### [Set exercise]
Every line of the material below must be repeated exactly.

_ _ _ _ _ _ _

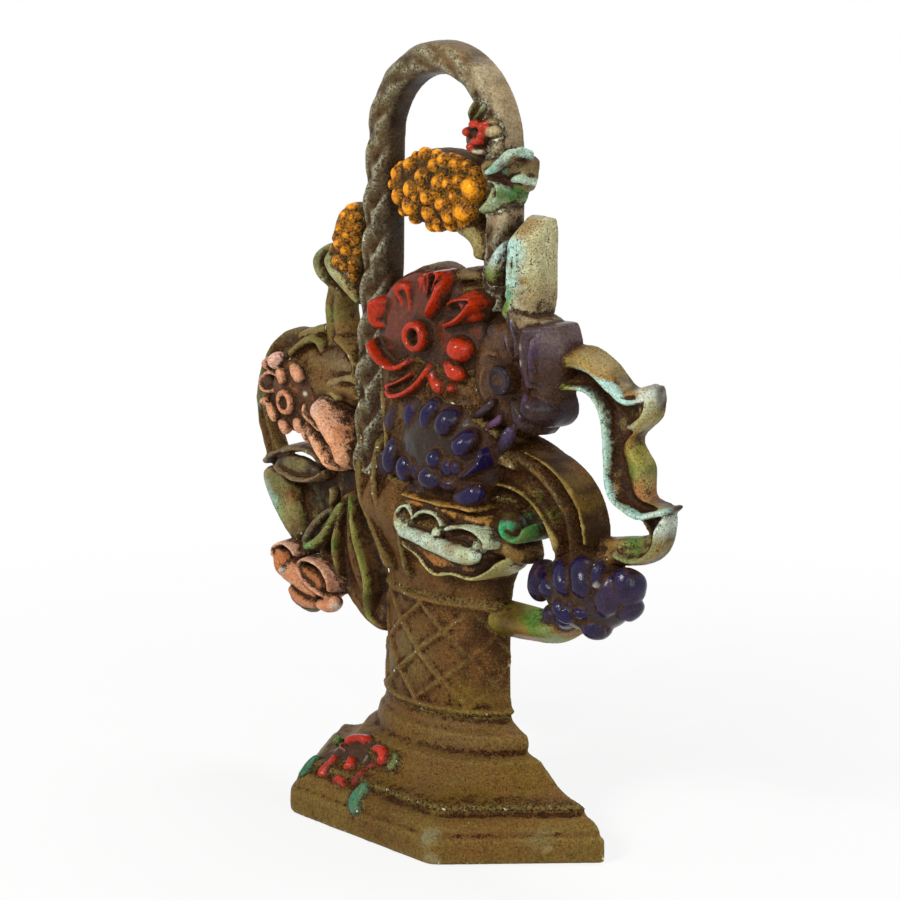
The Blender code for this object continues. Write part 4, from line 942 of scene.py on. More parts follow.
def build_berries():
    """Two beds of berries, each berry turned a little by chance on the slope of its bed."""
    for name, node_name, spots, x, z, half_width, half_height, wall, rise, seed in (
        ("centre_berries", "centre_bead_cluster", CENTRE_BERRIES, 2.5, 220.3, 26.5, 13.8, 4.0, 14.2, 4),
        ("left_berries", "left_bead_cluster", LEFT_BERRIES, -46.5, 197.4, 9.6, 14.2, 3.0, 10.5, 9),
    ):
        bed = button(x, z, [(half_width, 0.0), (half_width, 1.5), (half_width * 0.97, wall + 0.5),
                            (half_width * 0.8, 0.42 * wall + 0.58 * rise), (half_width * 0.5, 0.9 * rise),
                            (0.1, rise)], stretch=(1, half_height / half_width), around=64)
        Piece(name + "_bed", [node_name], "yellow_enamel", "toned", [bed], "#3d2414", rough=0.4)
        chance = np.random.RandomState(seed)
        places = []
        for spot_x, spot_z, size in spots:
            u, v = (spot_x - x) / half_width, (spot_z - z) / half_height
            # A berry past the edge of the bed is pulled in to it
            pull = min(1.0, 0.86 / math.hypot(u, v))
            u, v = u * pull, v * pull
            share = math.hypot(u, v)
            dome = math.sqrt(1 - 0.96 * share * share)
            slope = 0.8 * share / dome * (rise - wall)
            out = np.array([slope * u / share / half_width, 1.0, slope * v / share / half_height])
            turn = chance.uniform(-1, 1, 3)
            spot = (x + u * half_width, wall + (rise - wall) * dome - 0.25 * size, z + v * half_height)
            places.append((spot, tuple(np.cross(out, turn)), tuple(out), 1.25 * size))
        made = set_on_points(name, places, berry(), 0.06, seed, "yellow")
        Piece(name, [node_name], "yellow_enamel", "yellow", made, AMBER, rough=0.3)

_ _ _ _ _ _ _

### [Answer]
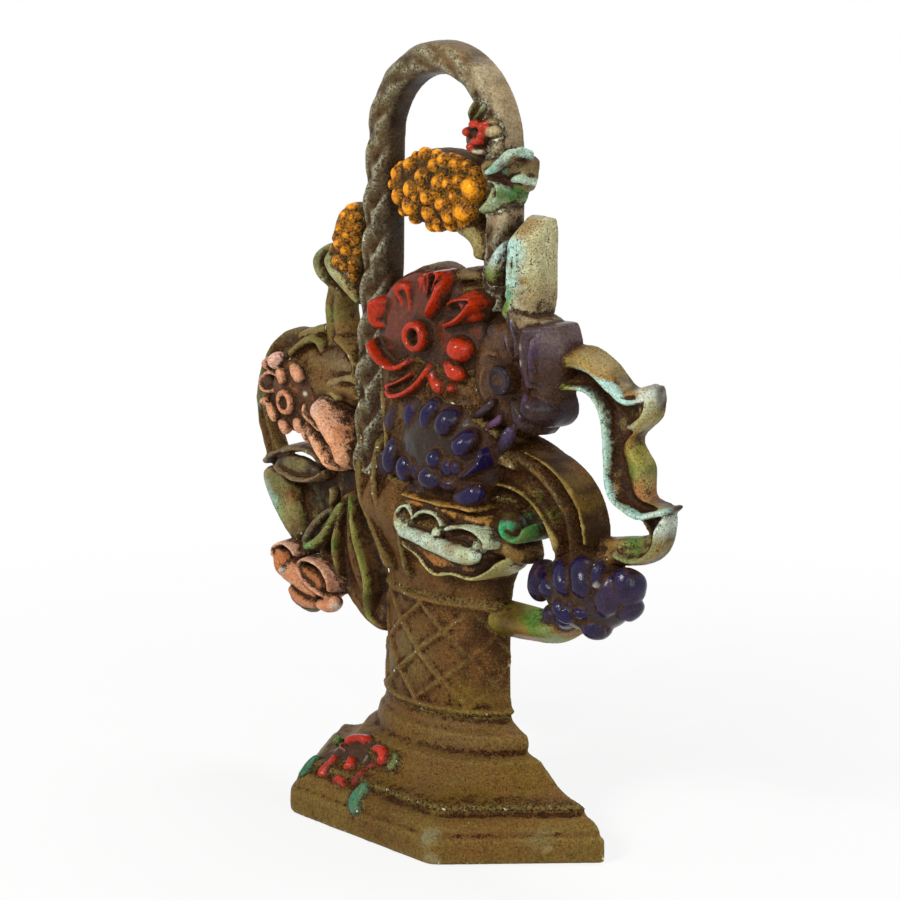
The Blender code for this object continues. Write part 4, from line 942 of scene.py on. More parts follow.
def build_berries():
    """Two beds of berries, each berry turned a little by chance on the slope of its bed."""
    for name, node_name, spots, x, z, half_width, half_height, wall, rise, seed in (
        ("centre_berries", "centre_bead_cluster", CENTRE_BERRIES, 2.5, 220.3, 26.5, 13.8, 4.0, 14.2, 4),
        ("left_berries", "left_bead_cluster", LEFT_BERRIES, -46.5, 197.4, 9.6, 14.2, 3.0, 10.5, 9),
    ):
        bed = button(x, z, [(half_width, 0.0), (half_width, 1.5), (half_width * 0.97, wall + 0.5),
                            (half_width * 0.8, 0.42 * wall + 0.58 * rise), (half_width * 0.5, 0.9 * rise),
                            (0.1, rise)], stretch=(1, half_height / half_width), around=64)
        Piece(name + "_bed", [node_name], "yellow_enamel", "toned", [bed], "#3d2414", rough=0.4)
        chance = np.random.RandomState(seed)
        places = []
        for spot_x, spot_z, size in spots:
            u, v = (spot_x - x) / half_width, (spot_z - z) / half_height
            # A berry past the edge of the bed is pulled in to it
            pull = min(1.0, 0.86 / math.hypot(u, v))
            u, v = u * pull, v * pull
            share = math.hypot(u, v)
            dome = math.sqrt(1 - 0.96 * share * share)
            slope = 0.8 * share / dome * (rise - wall)
            out = np.array([slope * u / share / half_width, 1.0, slope * v / share / half_height])
            turn = chance.uniform(-1, 1, 3)
            spot = (x + u * half_width, wall + (rise - wall) * dome - 0.25 * size, z + v * half_height)
            places.append((spot, tuple(np.cross(out, turn)), tuple(out), 1.25 * size))
        made = set_on_points(name, places, berry(), 0.06, seed, "yellow")
        Piece(name, [node_name], "yellow_enamel", "yellow", made, AMBER, rough=0.3)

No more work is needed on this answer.